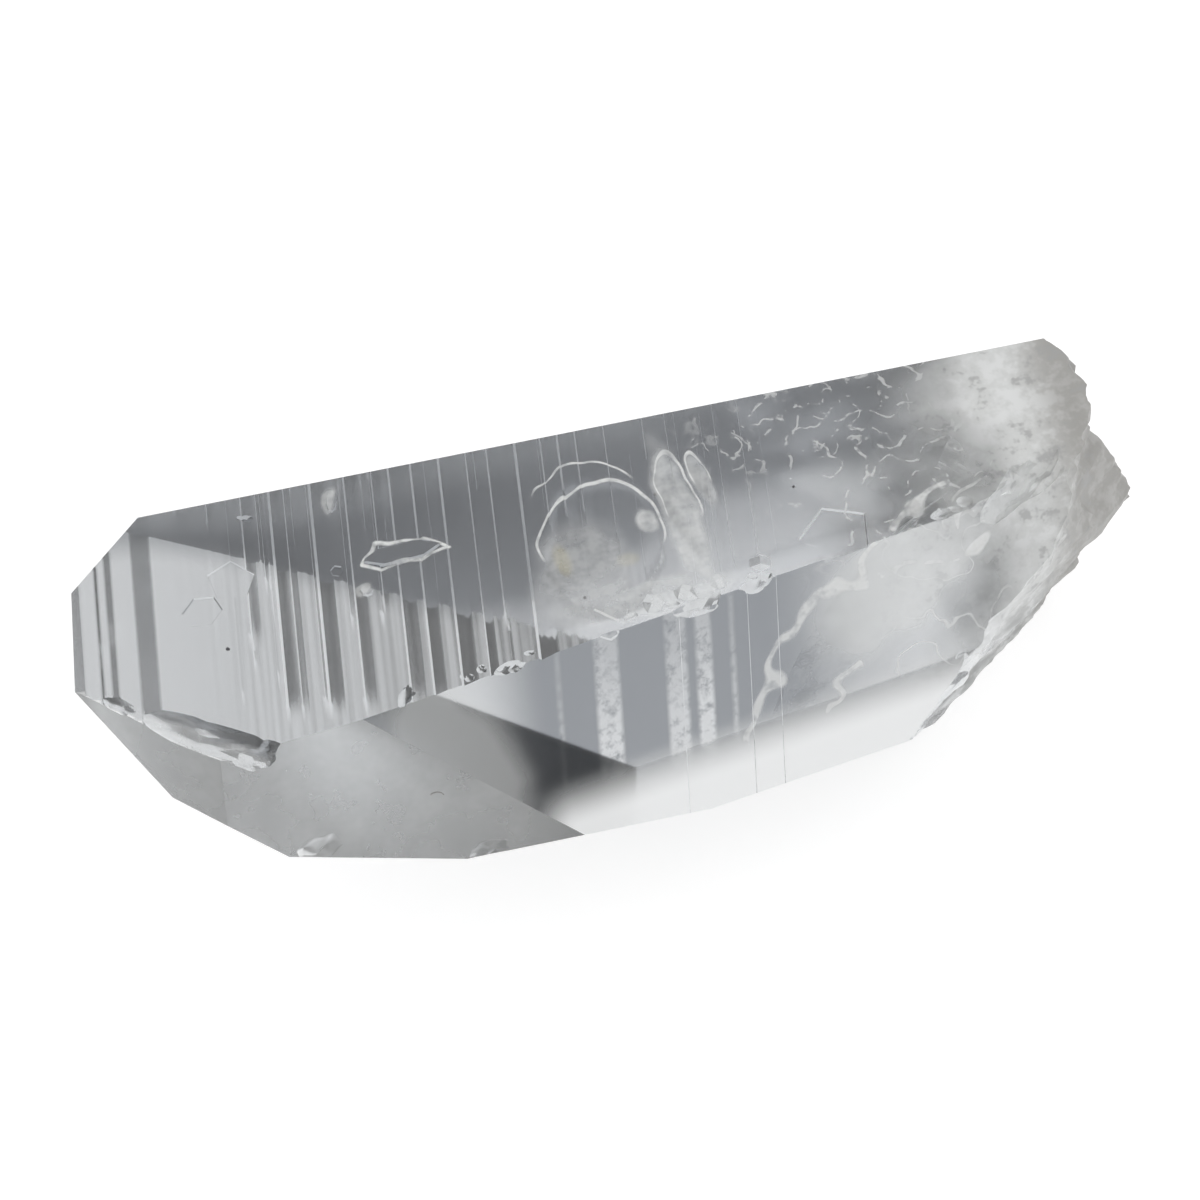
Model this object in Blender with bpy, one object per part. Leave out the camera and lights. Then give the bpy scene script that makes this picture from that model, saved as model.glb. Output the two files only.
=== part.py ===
"""A clear quartz point that lies on one of its prism faces, made as one solid.

The tip is at -X, the broken root at +X and the ladder-marked prism face is on top.
Lengths are millimetres in the layout frame, whose X follows the crystal and whose
Z starts at the resting face. MM turns them into metres as the meshes are made.
"""

import math

import bmesh
import bpy
from mathutils import Matrix, Vector, noise

MM = 0.001
NAME = "quartz_point"

# Driving sizes of the crystal
HEIGHT = 26.5
TAPER = 9.2
PRISM_SLOPE = 30.0
RHOMB_SLOPE = 23.1
RHOMB_TURN = 47.8
BLANK_SIZE = 160.0
BOX_MIDDLE = Vector((-0.88, -9.132, 0.0))

# Natural faces: compass angle of the normal, its rise, and the distance from the layout origin
TOP_FACE = (0.0, 90.0, HEIGHT)
REST_FACE = (0.0, -90.0, 0.0)
FRONT_FACE = (TAPER - 90.0, PRISM_SLOPE, 26.8)
LOW_FRONT_FACE = (-90.0, -PRISM_SLOPE, 14.7)
BACK_FACE = (90.6, PRISM_SLOPE, 13.64)
LOW_BACK_FACE = (TAPER + 90.0, -PRISM_SLOPE, -6.65)
FRONT_TIP_FACE = (RHOMB_TURN - 180.0, RHOMB_SLOPE, 43.5)
BACK_TIP_FACE = (180.0 - RHOMB_TURN, RHOMB_SLOPE, 31.1)
LOW_TIP_FACE = (172.0, -55.0, 0.43)
LOW_FRONT_TIP_FACE = (RHOMB_TURN - 180.0, -RHOMB_SLOPE, 26.5)
SIDE_FACE = (-84.2, 27.3, 27.29)
LOW_SIDE_FACE = (-104.5, -30.0, 17.3)
ROOT_SIDE_FACE = (-81.5, -28.3, 15.5)

CRYSTAL_FACES = (
    TOP_FACE,
    REST_FACE,
    FRONT_FACE,
    LOW_FRONT_FACE,
    BACK_FACE,
    LOW_BACK_FACE,
    FRONT_TIP_FACE,
    BACK_TIP_FACE,
    LOW_TIP_FACE,
    LOW_FRONT_TIP_FACE,
    SIDE_FACE,
    LOW_SIDE_FACE,
    ROOT_SIDE_FACE,
)

# Broken root: planes x = reach + y_slope * (y - y_at) + z_slope * (z - z_at)
BREAK_PLANES = (
    (33.2, -0.45, 0.4, -0.2, HEIGHT),
    (34.8, 0.8, -6.7, -0.3, HEIGHT),
    (31.6, 1.4, -12.0, 0.1, 12.0),
    (39.5, -0.15, -5.0, 0.45, 13.0),
    (38.2, -0.9, 1.0, 0.1, 13.0),
    (26.6, 1.3, -14.0, 0.4, 9.0),
)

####

## Task prompt
Write the listing out again, exactly as shown above.

## Problem solution
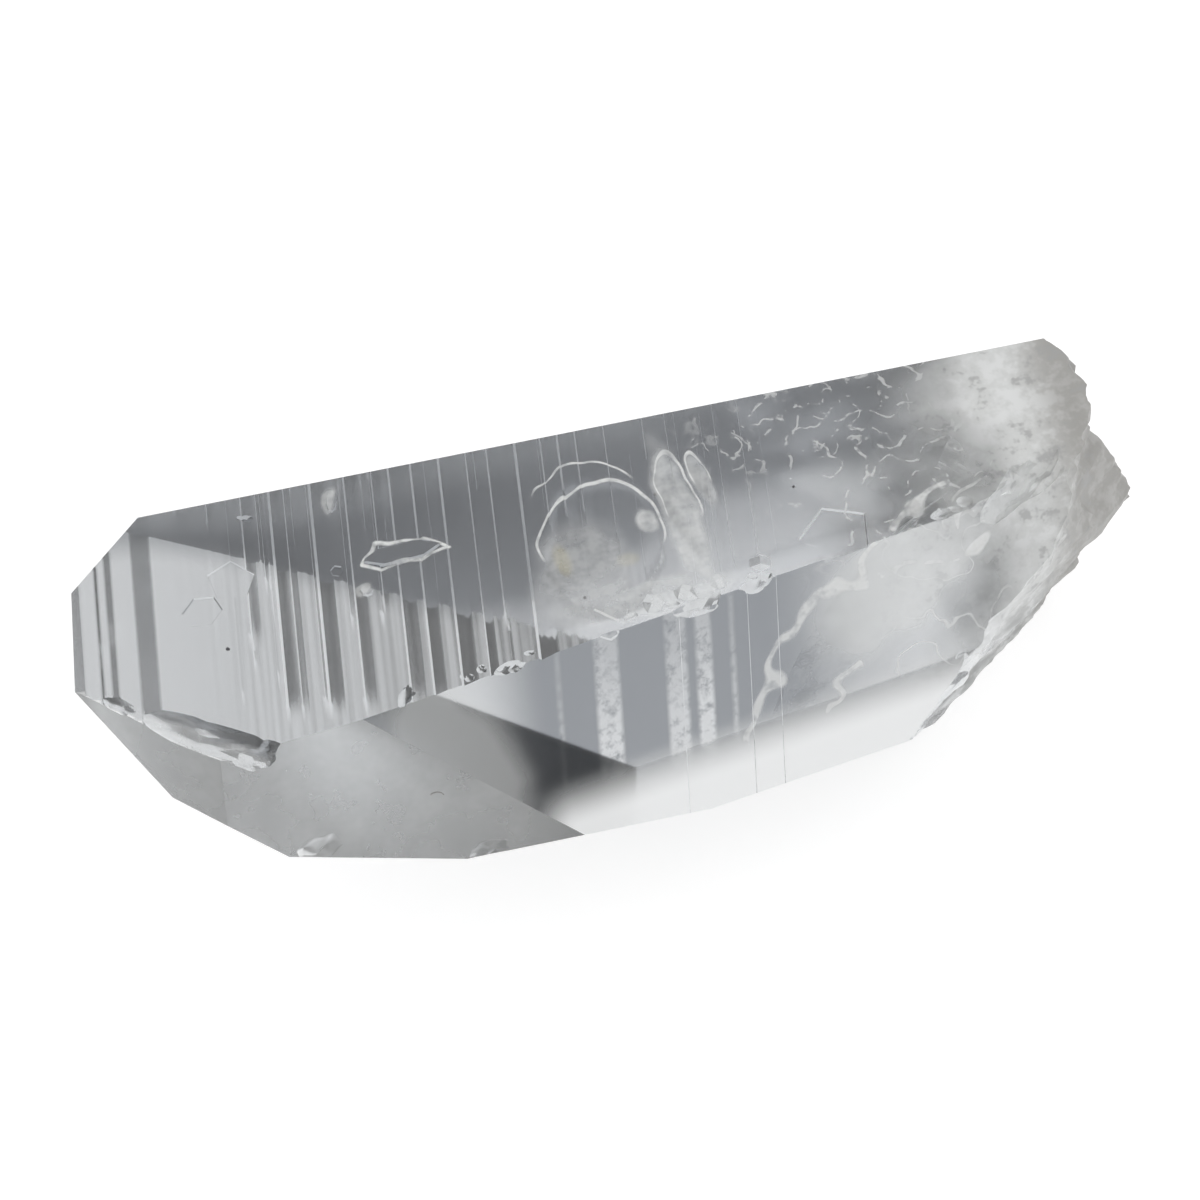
Model this object in Blender with bpy, one object per part. Leave out the camera and lights. Then give the bpy scene script that makes this picture from that model, saved as model.glb. Output the two files only.
=== part.py ===
"""A clear quartz point that lies on one of its prism faces, made as one solid.

The tip is at -X, the broken root at +X and the ladder-marked prism face is on top.
Lengths are millimetres in the layout frame, whose X follows the crystal and whose
Z starts at the resting face. MM turns them into metres as the meshes are made.
"""

import math

import bmesh
import bpy
from mathutils import Matrix, Vector, noise

MM = 0.001
NAME = "quartz_point"

# Driving sizes of the crystal
HEIGHT = 26.5
TAPER = 9.2
PRISM_SLOPE = 30.0
RHOMB_SLOPE = 23.1
RHOMB_TURN = 47.8
BLANK_SIZE = 160.0
BOX_MIDDLE = Vector((-0.88, -9.132, 0.0))

# Natural faces: compass angle of the normal, its rise, and the distance from the layout origin
TOP_FACE = (0.0, 90.0, HEIGHT)
REST_FACE = (0.0, -90.0, 0.0)
FRONT_FACE = (TAPER - 90.0, PRISM_SLOPE, 26.8)
LOW_FRONT_FACE = (-90.0, -PRISM_SLOPE, 14.7)
BACK_FACE = (90.6, PRISM_SLOPE, 13.64)
LOW_BACK_FACE = (TAPER + 90.0, -PRISM_SLOPE, -6.65)
FRONT_TIP_FACE = (RHOMB_TURN - 180.0, RHOMB_SLOPE, 43.5)
BACK_TIP_FACE = (180.0 - RHOMB_TURN, RHOMB_SLOPE, 31.1)
LOW_TIP_FACE = (172.0, -55.0, 0.43)
LOW_FRONT_TIP_FACE = (RHOMB_TURN - 180.0, -RHOMB_SLOPE, 26.5)
SIDE_FACE = (-84.2, 27.3, 27.29)
LOW_SIDE_FACE = (-104.5, -30.0, 17.3)
ROOT_SIDE_FACE = (-81.5, -28.3, 15.5)

CRYSTAL_FACES = (
    TOP_FACE,
    REST_FACE,
    FRONT_FACE,
    LOW_FRONT_FACE,
    BACK_FACE,
    LOW_BACK_FACE,
    FRONT_TIP_FACE,
    BACK_TIP_FACE,
    LOW_TIP_FACE,
    LOW_FRONT_TIP_FACE,
    SIDE_FACE,
    LOW_SIDE_FACE,
    ROOT_SIDE_FACE,
)

# Broken root: planes x = reach + y_slope * (y - y_at) + z_slope * (z - z_at)
BREAK_PLANES = (
    (33.2, -0.45, 0.4, -0.2, HEIGHT),
    (34.8, 0.8, -6.7, -0.3, HEIGHT),
    (31.6, 1.4, -12.0, 0.1, 12.0),
    (39.5, -0.15, -5.0, 0.45, 13.0),
    (38.2, -0.9, 1.0, 0.1, 13.0),
    (26.6, 1.3, -14.0, 0.4, 9.0),
)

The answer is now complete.